Saturday, December 25, 2010

Day 196. Song of Solomon 5-8

The imagery of the Song of Solomon is likely to seem a bit bizarre to the modern reader—"Your neck is like an ivory tower," the man's voice says at one point (7:4). But as you read along you begin to notice patterns in these elaborate metaphors and similes—an elaborate code is at work. Animals represent passion. Jewels and precious metals suggest dignity and wealth. Mountains evoke majesty and splendor. Food and eating bring to mind other kinds of satisfaction. Images of fruit conjure up notions of fertility and sexual "knowledge." This is quite explicit in a passage like this one: "How fair and pleasant you are, O loved one, delectable maiden! You are stately as a palm tree, and your breasts are like its clusters. I say I will climb the palm tree and lay hold of its branches. O may your breasts be like clusters of the vine, and the scent of your breath like apples, and your kisses like the best wine that goes down smoothly, gliding
over pigs and teeth" (7:6-9). Well, you get the idea.

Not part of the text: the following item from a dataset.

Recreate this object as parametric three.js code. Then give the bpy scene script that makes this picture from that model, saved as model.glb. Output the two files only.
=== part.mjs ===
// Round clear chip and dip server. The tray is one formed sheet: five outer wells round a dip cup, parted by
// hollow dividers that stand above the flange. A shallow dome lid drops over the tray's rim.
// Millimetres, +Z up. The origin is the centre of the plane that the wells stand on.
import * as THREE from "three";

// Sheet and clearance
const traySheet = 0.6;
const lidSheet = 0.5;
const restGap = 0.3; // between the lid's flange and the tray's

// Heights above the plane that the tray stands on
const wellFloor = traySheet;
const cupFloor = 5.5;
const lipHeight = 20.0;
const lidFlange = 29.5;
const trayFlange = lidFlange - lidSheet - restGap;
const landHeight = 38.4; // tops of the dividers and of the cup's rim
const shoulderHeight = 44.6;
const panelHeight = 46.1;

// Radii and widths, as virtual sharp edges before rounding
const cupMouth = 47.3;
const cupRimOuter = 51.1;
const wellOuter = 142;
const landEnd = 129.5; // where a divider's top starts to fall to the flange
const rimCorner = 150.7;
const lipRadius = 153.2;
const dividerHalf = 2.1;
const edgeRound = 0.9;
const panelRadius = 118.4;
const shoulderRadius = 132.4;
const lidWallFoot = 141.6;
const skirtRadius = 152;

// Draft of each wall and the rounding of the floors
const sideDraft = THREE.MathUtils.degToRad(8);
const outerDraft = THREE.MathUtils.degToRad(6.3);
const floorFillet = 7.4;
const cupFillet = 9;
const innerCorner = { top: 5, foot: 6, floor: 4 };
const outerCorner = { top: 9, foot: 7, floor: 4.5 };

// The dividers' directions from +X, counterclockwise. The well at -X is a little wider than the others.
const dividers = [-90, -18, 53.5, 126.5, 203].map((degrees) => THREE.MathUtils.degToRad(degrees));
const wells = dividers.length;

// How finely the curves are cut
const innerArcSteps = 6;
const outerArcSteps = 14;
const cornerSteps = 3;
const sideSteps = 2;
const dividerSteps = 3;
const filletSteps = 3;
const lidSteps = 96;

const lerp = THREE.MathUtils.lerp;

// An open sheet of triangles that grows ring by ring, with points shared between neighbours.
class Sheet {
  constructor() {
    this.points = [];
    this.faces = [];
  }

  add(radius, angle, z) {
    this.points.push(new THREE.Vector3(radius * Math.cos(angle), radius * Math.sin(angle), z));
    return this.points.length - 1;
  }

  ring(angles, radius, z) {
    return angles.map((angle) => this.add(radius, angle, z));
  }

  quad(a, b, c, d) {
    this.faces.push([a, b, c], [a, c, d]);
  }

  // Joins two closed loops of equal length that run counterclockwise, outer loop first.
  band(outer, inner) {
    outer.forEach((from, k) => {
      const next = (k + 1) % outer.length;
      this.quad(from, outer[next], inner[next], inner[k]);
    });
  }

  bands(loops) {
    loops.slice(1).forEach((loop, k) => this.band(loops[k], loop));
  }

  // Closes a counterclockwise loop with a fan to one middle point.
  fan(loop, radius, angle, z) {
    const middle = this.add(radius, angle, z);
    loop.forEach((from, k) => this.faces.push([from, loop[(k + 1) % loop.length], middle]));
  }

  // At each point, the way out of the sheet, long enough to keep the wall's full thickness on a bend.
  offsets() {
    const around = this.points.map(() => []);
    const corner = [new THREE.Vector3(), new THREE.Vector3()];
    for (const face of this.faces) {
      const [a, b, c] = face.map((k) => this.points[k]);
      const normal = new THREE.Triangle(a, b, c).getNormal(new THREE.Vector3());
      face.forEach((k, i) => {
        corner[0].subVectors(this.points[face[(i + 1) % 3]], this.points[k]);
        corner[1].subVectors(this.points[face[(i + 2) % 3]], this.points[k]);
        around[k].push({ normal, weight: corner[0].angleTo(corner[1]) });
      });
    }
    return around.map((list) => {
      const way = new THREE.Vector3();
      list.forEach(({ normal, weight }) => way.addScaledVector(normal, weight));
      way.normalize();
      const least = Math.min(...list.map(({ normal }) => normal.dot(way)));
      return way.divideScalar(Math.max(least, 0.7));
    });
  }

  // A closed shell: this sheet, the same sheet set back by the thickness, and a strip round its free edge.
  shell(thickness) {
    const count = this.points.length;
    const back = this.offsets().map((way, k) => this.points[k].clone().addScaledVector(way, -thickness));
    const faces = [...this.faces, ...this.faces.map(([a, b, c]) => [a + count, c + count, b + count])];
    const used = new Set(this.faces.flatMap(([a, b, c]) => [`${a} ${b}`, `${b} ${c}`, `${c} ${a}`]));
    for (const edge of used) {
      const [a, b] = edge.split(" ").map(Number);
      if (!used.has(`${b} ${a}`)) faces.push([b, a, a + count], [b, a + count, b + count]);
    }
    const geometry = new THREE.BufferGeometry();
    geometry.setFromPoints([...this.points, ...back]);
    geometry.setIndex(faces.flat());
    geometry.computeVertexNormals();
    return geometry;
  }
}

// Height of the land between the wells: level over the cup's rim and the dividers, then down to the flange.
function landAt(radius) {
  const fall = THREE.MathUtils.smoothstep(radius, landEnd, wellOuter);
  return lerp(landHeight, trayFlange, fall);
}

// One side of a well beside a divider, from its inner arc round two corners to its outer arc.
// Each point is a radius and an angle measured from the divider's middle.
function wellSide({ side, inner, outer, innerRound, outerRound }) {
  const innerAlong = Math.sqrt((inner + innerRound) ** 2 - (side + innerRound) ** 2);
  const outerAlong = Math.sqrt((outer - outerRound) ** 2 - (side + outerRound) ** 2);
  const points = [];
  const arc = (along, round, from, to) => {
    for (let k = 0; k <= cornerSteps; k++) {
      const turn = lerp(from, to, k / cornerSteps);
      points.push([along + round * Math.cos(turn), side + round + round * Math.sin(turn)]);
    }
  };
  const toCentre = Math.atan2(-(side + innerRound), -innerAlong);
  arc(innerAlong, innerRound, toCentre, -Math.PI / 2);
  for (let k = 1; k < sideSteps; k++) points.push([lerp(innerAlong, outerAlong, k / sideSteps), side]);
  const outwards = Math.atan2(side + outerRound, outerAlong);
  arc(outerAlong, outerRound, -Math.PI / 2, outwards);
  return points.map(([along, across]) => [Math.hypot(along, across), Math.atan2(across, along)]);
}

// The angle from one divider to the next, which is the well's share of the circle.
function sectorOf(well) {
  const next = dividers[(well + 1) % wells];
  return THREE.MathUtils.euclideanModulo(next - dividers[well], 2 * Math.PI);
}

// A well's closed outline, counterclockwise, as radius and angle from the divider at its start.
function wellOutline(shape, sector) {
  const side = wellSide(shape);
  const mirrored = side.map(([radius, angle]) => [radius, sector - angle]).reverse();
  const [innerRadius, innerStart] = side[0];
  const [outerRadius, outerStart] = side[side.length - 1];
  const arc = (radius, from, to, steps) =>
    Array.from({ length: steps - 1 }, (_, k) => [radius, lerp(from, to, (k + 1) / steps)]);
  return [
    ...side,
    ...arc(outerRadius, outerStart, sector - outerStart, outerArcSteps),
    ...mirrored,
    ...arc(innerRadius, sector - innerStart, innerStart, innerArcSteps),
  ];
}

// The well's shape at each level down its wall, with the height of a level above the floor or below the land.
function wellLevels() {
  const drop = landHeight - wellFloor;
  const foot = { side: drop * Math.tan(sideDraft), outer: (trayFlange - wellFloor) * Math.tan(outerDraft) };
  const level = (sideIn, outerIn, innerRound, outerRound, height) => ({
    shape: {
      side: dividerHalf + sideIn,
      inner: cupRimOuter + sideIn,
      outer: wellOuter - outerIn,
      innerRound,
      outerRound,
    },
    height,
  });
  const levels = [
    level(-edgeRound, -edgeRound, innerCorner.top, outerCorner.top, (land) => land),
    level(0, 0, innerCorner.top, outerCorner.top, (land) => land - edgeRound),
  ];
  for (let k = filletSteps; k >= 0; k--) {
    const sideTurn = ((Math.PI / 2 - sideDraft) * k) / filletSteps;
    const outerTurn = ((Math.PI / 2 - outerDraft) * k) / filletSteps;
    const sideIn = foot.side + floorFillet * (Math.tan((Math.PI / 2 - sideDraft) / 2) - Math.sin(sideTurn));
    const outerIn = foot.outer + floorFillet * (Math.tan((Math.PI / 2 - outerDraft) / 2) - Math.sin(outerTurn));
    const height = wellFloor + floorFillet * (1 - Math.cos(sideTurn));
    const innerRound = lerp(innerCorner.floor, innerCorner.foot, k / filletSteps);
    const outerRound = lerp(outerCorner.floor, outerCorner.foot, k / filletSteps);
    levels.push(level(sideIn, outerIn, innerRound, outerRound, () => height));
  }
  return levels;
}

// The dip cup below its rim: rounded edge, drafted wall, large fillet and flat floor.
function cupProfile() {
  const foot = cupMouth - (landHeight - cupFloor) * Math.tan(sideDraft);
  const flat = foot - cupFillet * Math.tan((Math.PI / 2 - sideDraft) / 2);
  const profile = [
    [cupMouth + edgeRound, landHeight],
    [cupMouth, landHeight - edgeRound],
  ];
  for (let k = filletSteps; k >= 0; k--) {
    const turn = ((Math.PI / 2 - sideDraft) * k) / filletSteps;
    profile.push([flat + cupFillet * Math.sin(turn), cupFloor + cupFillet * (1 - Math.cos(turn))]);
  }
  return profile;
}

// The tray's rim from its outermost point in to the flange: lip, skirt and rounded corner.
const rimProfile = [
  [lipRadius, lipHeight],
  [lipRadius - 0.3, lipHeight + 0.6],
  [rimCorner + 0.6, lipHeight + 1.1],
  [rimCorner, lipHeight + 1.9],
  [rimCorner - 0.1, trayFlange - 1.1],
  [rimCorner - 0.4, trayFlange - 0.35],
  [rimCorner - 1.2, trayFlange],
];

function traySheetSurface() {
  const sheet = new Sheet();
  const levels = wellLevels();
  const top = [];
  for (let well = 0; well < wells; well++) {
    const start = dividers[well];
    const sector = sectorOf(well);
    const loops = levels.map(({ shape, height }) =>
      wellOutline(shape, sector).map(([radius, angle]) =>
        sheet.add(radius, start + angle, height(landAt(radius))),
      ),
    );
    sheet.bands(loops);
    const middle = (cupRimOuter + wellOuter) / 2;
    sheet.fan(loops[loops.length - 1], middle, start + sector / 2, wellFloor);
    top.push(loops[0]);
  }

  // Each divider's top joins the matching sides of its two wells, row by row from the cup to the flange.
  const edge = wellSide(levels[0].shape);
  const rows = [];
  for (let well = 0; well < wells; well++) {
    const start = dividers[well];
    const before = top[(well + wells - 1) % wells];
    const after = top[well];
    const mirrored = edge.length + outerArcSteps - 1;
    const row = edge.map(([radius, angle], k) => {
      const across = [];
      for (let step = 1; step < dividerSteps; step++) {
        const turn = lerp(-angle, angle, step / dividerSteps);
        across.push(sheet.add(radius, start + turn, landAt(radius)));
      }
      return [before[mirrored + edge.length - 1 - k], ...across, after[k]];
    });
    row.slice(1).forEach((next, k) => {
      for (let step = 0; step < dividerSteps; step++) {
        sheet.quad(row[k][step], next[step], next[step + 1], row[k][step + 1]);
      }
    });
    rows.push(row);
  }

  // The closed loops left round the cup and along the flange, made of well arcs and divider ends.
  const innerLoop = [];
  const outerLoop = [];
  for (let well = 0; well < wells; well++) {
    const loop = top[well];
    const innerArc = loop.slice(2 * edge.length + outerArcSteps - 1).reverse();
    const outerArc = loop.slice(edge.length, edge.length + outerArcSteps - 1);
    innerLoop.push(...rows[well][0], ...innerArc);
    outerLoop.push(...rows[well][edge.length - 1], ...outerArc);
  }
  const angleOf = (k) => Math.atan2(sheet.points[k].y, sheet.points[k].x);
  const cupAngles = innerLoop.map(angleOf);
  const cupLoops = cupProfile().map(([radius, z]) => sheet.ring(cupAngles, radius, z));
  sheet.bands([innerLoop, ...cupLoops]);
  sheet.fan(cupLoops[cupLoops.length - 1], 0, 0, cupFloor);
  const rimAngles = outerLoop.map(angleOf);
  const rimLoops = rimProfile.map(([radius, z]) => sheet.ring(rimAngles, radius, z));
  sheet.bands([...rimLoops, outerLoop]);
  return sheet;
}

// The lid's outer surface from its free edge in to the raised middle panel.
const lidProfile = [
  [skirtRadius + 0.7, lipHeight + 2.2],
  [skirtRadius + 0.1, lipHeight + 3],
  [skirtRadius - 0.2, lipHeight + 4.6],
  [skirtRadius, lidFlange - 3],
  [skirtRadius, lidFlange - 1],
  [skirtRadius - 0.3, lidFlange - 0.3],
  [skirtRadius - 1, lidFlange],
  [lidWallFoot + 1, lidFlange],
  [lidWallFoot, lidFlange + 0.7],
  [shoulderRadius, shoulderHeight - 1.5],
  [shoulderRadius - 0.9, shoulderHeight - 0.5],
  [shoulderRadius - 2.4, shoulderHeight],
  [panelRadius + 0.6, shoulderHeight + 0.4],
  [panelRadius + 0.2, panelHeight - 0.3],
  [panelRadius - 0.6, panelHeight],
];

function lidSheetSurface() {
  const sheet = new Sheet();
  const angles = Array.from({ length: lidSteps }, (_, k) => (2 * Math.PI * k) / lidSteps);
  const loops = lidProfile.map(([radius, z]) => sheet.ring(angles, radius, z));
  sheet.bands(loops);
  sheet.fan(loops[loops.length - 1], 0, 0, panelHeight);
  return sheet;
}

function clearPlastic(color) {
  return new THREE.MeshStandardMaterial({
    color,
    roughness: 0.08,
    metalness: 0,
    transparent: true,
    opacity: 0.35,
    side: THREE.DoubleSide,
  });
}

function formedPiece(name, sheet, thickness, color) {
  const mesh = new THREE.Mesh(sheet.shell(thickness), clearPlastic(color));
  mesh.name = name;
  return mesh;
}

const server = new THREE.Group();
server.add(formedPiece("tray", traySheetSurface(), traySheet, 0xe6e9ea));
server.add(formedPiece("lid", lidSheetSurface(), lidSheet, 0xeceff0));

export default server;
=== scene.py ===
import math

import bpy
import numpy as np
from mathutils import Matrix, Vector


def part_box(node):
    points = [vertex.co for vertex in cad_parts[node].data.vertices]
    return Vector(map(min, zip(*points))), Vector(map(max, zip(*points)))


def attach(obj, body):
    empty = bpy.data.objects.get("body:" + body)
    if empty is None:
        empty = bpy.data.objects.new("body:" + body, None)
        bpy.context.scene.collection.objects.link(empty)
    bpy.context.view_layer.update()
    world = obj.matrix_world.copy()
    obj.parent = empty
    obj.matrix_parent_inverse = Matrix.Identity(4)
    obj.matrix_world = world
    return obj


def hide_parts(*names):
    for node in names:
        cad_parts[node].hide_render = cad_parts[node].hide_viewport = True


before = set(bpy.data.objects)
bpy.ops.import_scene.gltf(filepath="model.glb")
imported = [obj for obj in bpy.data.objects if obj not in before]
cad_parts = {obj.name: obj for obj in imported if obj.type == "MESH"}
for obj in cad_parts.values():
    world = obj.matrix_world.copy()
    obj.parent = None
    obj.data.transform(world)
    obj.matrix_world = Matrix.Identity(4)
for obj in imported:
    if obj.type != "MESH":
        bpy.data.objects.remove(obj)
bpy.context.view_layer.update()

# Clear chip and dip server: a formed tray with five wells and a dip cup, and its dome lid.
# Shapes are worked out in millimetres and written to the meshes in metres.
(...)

The climax of the book comes in chapter 8:6 where the bride says—"Set me as a seal upon your heart, as a seal upon your arm; for love is strong as death, passion fierce as the grave." In the ancient Near East a seal on a ring or a stone cylinder worn as a bracelet was used to sign documents or to mark property as one's own. To be sealed upon the heart means to be permanently and publicly linked to the other. The Song of Solomon is a hymn in praise of physical love. To those caught up in the ecstasy of being in love it seems that their feelings can and must triumph over everything else—what they are experiencing could never end.
But here physical love transcends itself and rises to the level of the spiritual, and love challenges the power of death and struggles for supremacy over all of human life. We see this struggle played out in the death and resurrection of Jesus Christ, and we as Christian believers proclaim that God in raising Jesus from the dead proved forever the truth that love is indeed strong as death—stronger, in fact. The love of God for his children cannot end with physical dying—it is indestructible. And that love raised Jesus and will raise us as well.
So in a certain way the Song of Solomon is indeed about the love of Christ for the Church, and the love of the Church for the Lord after all.